My friend had just said, “I know you are busy but I also think you like saying that.”

I stopped breathing for a long while.

I wanted to defend myself and explain that she was wrong and I was worn out from being busy and would do anything for a break.

But that was a lie.

I felt in every cell of my body that she was right.

Saying and feeling “I am so busy” is my badge of honor.

When I’m working a lot then I feel productive, worthy, and important.

But, I also say a lot that I want a break or some time off.

The question was then: Why wasn’t I taking it?

Does this sound familiar to you?

Do you go to bed wishing you had more time and wake up feeling the dread of all the things you have to do?

Do you feel a high when you accomplish things off your to-do list and then quickly tackle a new project?

Do you feel proud when you hear yourself say, “I have so much going on?”

If so, you might do what I do—use work to avoid strong feelings and set boundaries.

Here is how to tell if you do this:

Do you often find yourself saying,

“I wish I could, but I have to work.”

“Work is just too busy right now for me to take a break.”

“I feel bad asking others to cover for me.”

Or do you find yourself:

Feeling antsy at times of the day and opening your computer to work?

If you answered yes, then keep reading because I have a suggestion on how you can rip that badge of overwork off your chest.

If you are working to avoid feelings, to set boundaries, or to feel worthy, then you are using work as a way to calm your frazzled nervous system.

At some point in your life, you learned that by working or telling others that you are busy, you were able to feel safe and at ease.

Think back to when you might have developed this skill.

Did your parents intrude on your space anytime you were not clearly working on homework?

Were you able to clearly say "no" to family engagements if you had work to do?

You want to ask yourself how working or staying busy protected you from feeling uncomfortable.

Pull out a journal and write about your relationship to work.

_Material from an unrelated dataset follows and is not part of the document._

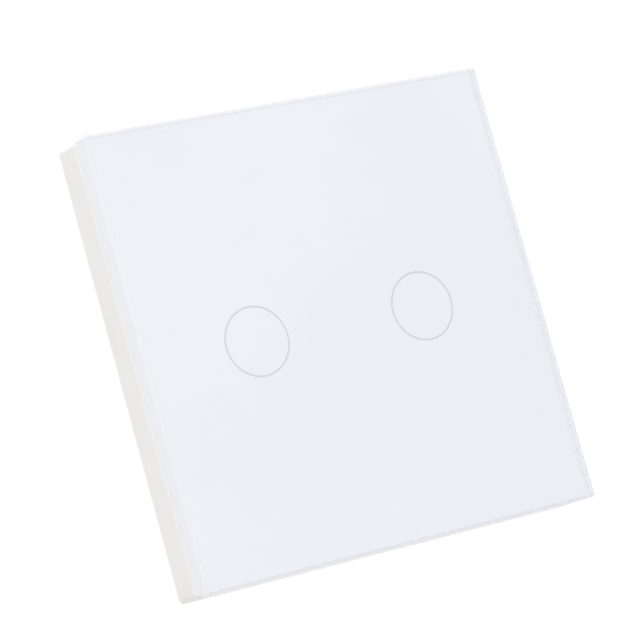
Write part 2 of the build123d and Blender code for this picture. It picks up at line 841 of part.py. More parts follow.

Write about how it feels to work and how it feels to tell others you have a lot to get done.

Notice what rewards being busy brings you.

Now that you know how being busy allows you to feel, see if you can set a goal for this week to find 30 minutes where you don’t work or do your busy tasks and instead simply sit and notice your feelings.

If 30 minutes feels too long, try it for five minutes.

The important thing here is to simply notice what you feel when you are not working.

If being busy and working is protecting you from experiencing your feelings we want to loosen your grip on work.

If you don’t try to loosen the grip, it will simply get tighter and tighter and you will burn out.

Can you commit to trying it this week? What time period will you pick?